IV
В своей научно очень несолидной, но публицистически очень страстной «Социологии революции»[209] Питирим Сорокин, собрал большой материал, и безусловно, доказал не требовавшую доказательств истину, что все революции роковым образом описывают один и тот же порочный круг: разрушают в процессе своего развития те принципы, во имя которых начинают свой путь.
С точки зрения данной мною выше характеристики революции, это явление отнюдь не парадоксально. Скорее наоборот: — в разрушении революционной идеологии, безусловно, заключается одна из центральных тем революции
Революция рождается всегда из реакции. Революция есть результат запоздавшей эволюции. Но что такое реакция? Не думаю, чтобы кто-нибудь стал оспаривать формулу: реакция есть инерция упорного отстаивания мертвых идей. Чем быстрее распадаются в предреволюционные эпохи старые идеи, тем пышнее расцветают реакционные идеологии. Расцвет позавчерашних идеологий есть верный признак начавшейся агонии вчерашних идей. Этим и объясняется их бредовый, горячечный характер. Если обессилевшие правительства прибегают к войне или к иным средствам агрессивной внешней политики, то они это почти всегда делают в расчете на то, что внешние события как-то гальванизируют умирающую в народе идеологию. Ошибка этого расчета очевидна (её прекрасно вскрыл 1905г.)- Оживить отживающую идеологию не может ничто вторгающееся в жизнь не как роковой момент в становлении идей, а как порождение все той же, подлежащей оживлению мертвой идеологии. Потому попытки гальванизации идеологий всегда лишь обличают их окончательную мёртвость.
Как это ни странно, но эта трагедия всех реакционных идеологий есть одновременно и трагедия идеологий революционных. Если все революционные идеологии попадают в конце концов под колеса ими же пущенной в ход революционной машины, то это объясняется, в первую очередь, конечно, зависимостью радикально-революционных идеологий от идеологий реакционных. Момент сходства и зависимости — оторванность от органической почвы и от творческой идеи.
Последняя сущность всех революционных идеологий — в их метафизическом малодушии, в их недоверии к органическому вызреванию идей. Новая идея только еще зарождается в объятиях старой, умирающей. Новая идеология как точная формула вызревающей идеи еще не дана. Ситуация требует величайшей осторожности, напряженного всматривания в брезжущие контуры намечающегося мира. Но революционная энергия рвется вперед: вымогает у еще немой идеи красноречивую идеологию; выдумкою убивает мысль. Уточнение мысли на почве углубленного постижения идеи — невозможно. Остается одно — строить революционную идеологию в качестве — реакции-наоборот. По этому рецепту и строилось всегда всякое революционное якобинство[210] (беру и этот термин символически).

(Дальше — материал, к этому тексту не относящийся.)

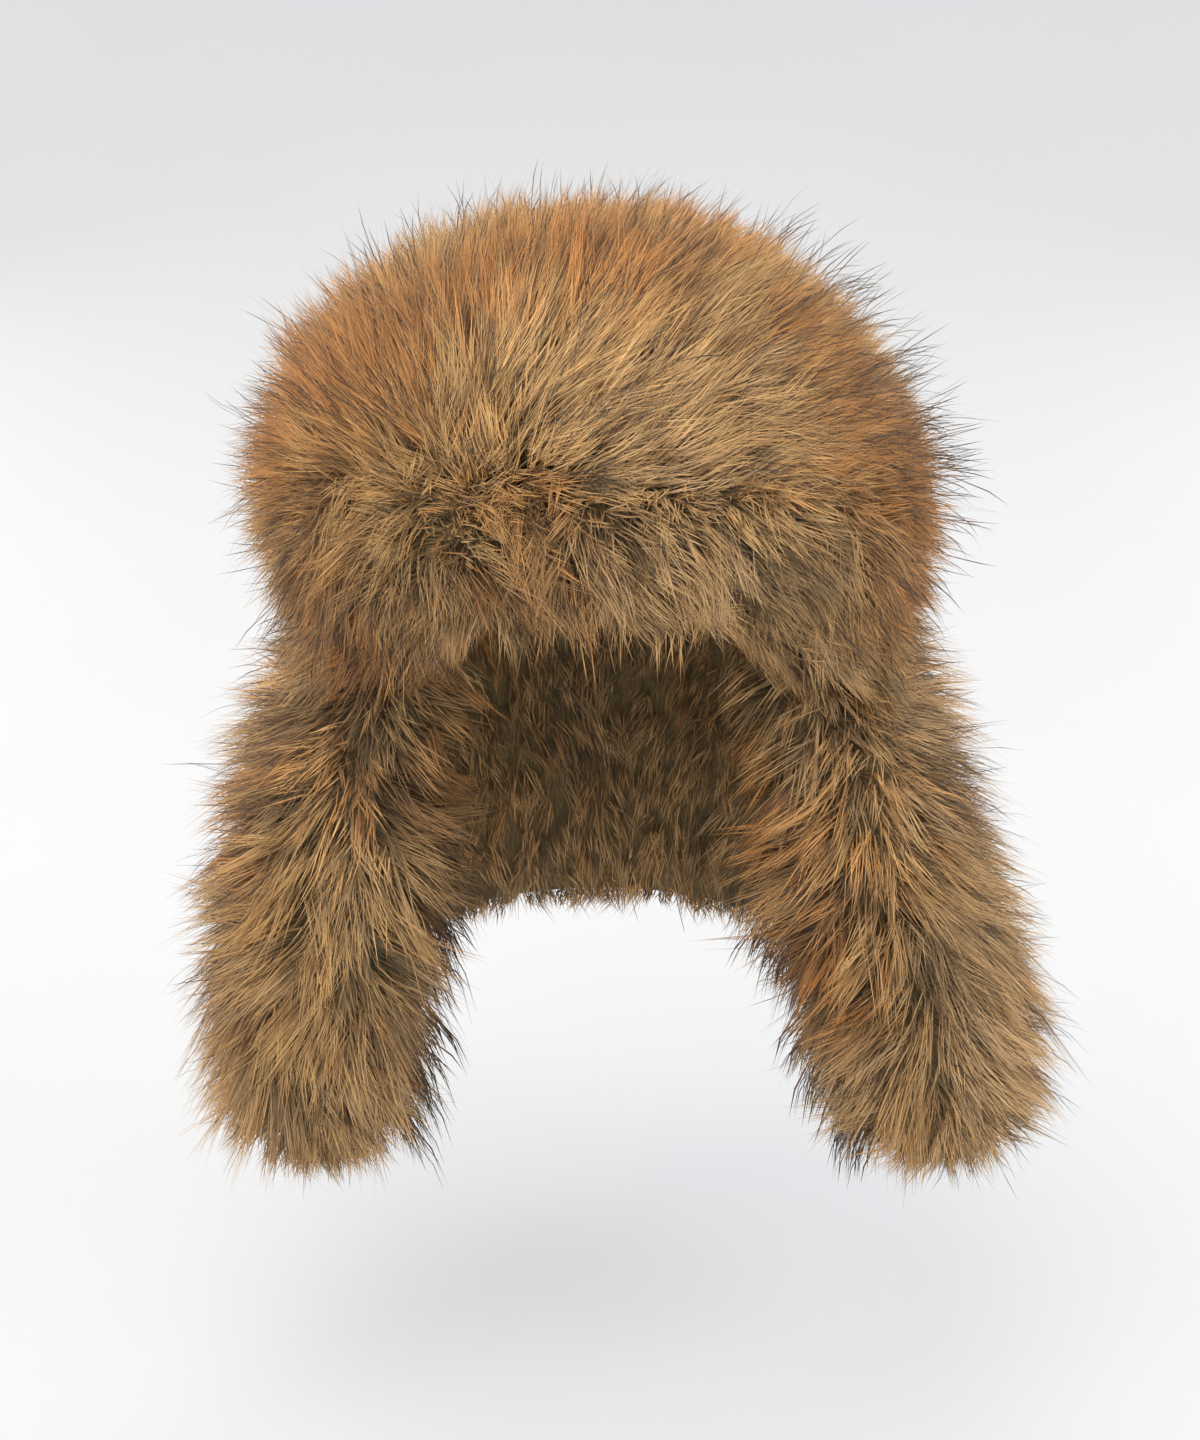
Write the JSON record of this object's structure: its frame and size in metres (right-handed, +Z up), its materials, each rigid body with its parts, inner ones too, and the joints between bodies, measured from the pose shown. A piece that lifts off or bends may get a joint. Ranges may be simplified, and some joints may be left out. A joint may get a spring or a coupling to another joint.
{
  "type": "fur trapper hat",
  "caption": "Long-pile brown fur trapper hat with a deep crown, brow flap and two wide ear flaps hanging down.",
  "frame": {"origin": "inside top of the crown, where the hat rests on its wearer", "axes": "+Z up; -Y is the way the wearer faces; +X is the right hand side of a front view"},
  "size_m": [0.3907, 0.3454, 0.4245],
  "materials": {
    "long_pile_fur": "long brushed pile, soft sheen",
    "lining_cloth": "matt woven"
  },
  "bodies": {
    "root": {"crown_lining": "lining_cloth", "crown_fur": "long_pile_fur", "brow_flap_backing": "lining_cloth", "brow_flap_fur": "long_pile_fur", "ear_flap_left_backing": "lining_cloth", "ear_flap_left_fur": "long_pile_fur", "ear_flap_right_backing": "lining_cloth", "ear_flap_right_fur": "long_pile_fur", "neck_flap_backing": "lining_cloth", "neck_flap_fur": "long_pile_fur"}
  },
  "joints": []
}
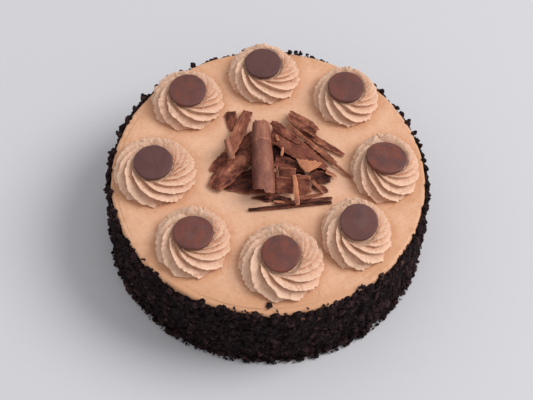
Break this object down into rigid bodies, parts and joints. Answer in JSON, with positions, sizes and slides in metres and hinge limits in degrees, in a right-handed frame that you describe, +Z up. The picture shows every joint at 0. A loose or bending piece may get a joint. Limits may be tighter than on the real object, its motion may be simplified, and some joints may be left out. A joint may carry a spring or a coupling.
{
  "type": "chocolate torte",
  "caption": "Round cake in smooth mocha cream with a crumbed side, piped rosettes that carry chocolate discs, and a heap of chocolate shavings in the middle.",
  "frame": {"origin": "centre of the cake's flat base, on the surface that it stands on", "axes": "+Z up; +Y away from the front, where the loose chocolate sticks lie; +X to the right seen from the front"},
  "size_m": [0.245, 0.2442, 0.0927],
  "materials": {
    "mocha_cream": "soft matte buttercream",
    "chocolate_crumb": "rough dry cake crumb",
    "dark_chocolate": "satin moulded chocolate",
    "chocolate_shaving": "scraped chocolate"
  },
  "bodies": {
    "root": {"bit_front": "chocolate_shaving", "cake_body": "mocha_cream", "chip_back_left": "chocolate_shaving", "chip_front": "chocolate_shaving", "chip_front_right": "chocolate_shaving", "chip_middle": "chocolate_shaving", "chocolate_disc_1": "dark_chocolate", "chocolate_disc_2": "dark_chocolate", "chocolate_disc_3": "dark_chocolate", "chocolate_disc_4": "dark_chocolate", "chocolate_disc_5": "dark_chocolate", "chocolate_disc_6": "dark_chocolate", "chocolate_disc_7": "dark_chocolate", "chocolate_disc_8": "dark_chocolate", "crumb_coat": "chocolate_crumb", "crust_front": "chocolate_shaving", "curl_large": "chocolate_shaving", "curl_small": "chocolate_shaving", "edge_right": "chocolate_shaving", "flake_beside_curl": "chocolate_shaving", "leaf_front_left": "chocolate_shaving", "leaf_low_right": "chocolate_shaving", "leaf_middle": "chocolate_shaving", "leaf_right": "chocolate_shaving", "leaf_tip_right": "chocolate_shaving", "leaf_under_middle": "chocolate_shaving", "leaf_under_right": "chocolate_shaving", "peg_middle": "chocolate_shaving", "plank_back_left": "chocolate_shaving", "plank_left": "chocolate_shaving", "plum_right": "chocolate_shaving", "ribbon_front": "chocolate_shaving", "rosette_1": "mocha_cream", "rosette_2": "mocha_cream", "rosette_3": "mocha_cream", "rosette_4": "mocha_cream", "rosette_5": "mocha_cream", "rosette_6": "mocha_cream", "rosette_7": "mocha_cream", "rosette_8": "mocha_cream", "slab_back_right": "chocolate_shaving", "slat_left": "chocolate_shaving", "sliver_middle": "chocolate_shaving", "splinter_right": "chocolate_shaving", "stick_front": "chocolate_shaving", "stick_front_back": "chocolate_shaving", "strip_front": "chocolate_shaving", "strip_middle": "chocolate_shaving", "strip_right": "chocolate_shaving", "thorn_right": "chocolate_shaving", "tip_right": "chocolate_shaving"}
  },
  "joints": []
}
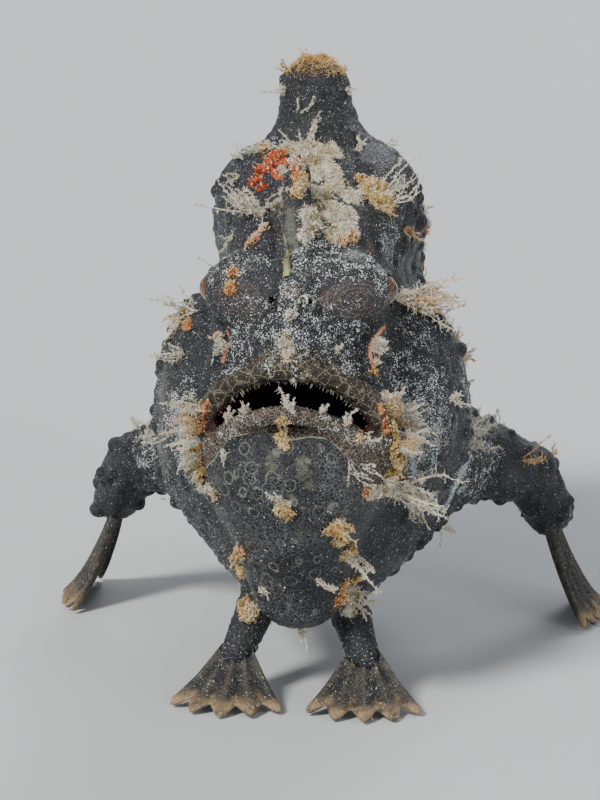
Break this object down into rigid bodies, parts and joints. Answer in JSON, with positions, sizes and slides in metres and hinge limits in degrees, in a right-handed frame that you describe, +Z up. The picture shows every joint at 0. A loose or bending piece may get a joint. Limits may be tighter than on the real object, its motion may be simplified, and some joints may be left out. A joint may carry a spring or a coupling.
{
  "type": "frogfish model",
  "caption": "Warty frogfish standing on its paired fins, mouth slightly open, with lure, tall dorsal spines, skin flaps and fan-shaped tail.",
  "frame": {"origin": "middle of the bounding box, on the plane that the four paired fins stand on", "axes": "+X to the fish's left, -Y the way it faces, +Z up"},
  "size_m": [0.0928, 0.1448, 0.0929],
  "materials": {
    "skin": "soft, warty charcoal skin with pale crusts, rust spots and skin flaps",
    "fin": "leathery dark fin skin over ridged rays",
    "lure": "pale translucent rod and filaments",
    "eye": "wet, with fine orange and black rays round a dark pupil"
  },
  "bodies": {
    "root": {"head": "skin", "lower_jaw": "skin", "trunk": "skin", "tail_stalk": "skin", "pectoral_arm_left": "skin", "pectoral_arm_right": "skin", "second_dorsal_spine": "skin", "third_dorsal_spine": "skin", "lure": "lure", "soft_dorsal_fin": "fin", "anal_fin": "fin", "tail_fin": "fin", "pectoral_fin_left": "fin", "pectoral_fin_right": "fin", "pelvic_fin_left": "fin", "pelvic_fin_right": "fin", "eye_left": "eye", "eye_right": "eye"}
  },
  "joints": []
}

Факт этого странного сходства реакционной и революционной идеологий порождает характернейшее явление предреволюционных эпох — явление культурно-политической инфляции. Идей нет; во всяком случае, они настолько на убыли, что не господствуют в общественно-политической жизни. Остатки расхищенных реальностей жизни в полном подчинении у отвлеченных построений. И на правом, и на левом флангах господствуют никаким золотым фондом идейно-подлинных переживаний не обеспеченные, бумажные идеологии. Встреча между ними невозможна, ибо встреча, как было показано, возможна только между идеями. Остается только одно — борьба. Борьба не на живот, а на смерть. Самое страшное, что эта борьба на смерть есть борьба между двумя мертвецами: между идеологией, случайно не похороненной вместе со своей идеей, и идеологией, насильнически вырванной из чрева своей идеи.
Восстание жизни против этого господства смерти и есть революция. В буре и хаосе восстает идея жизни против всех идеологических насилий над ней. Как революционной бессмыслице, так и революционной выдумке готовит она страшный конец в братской могиле.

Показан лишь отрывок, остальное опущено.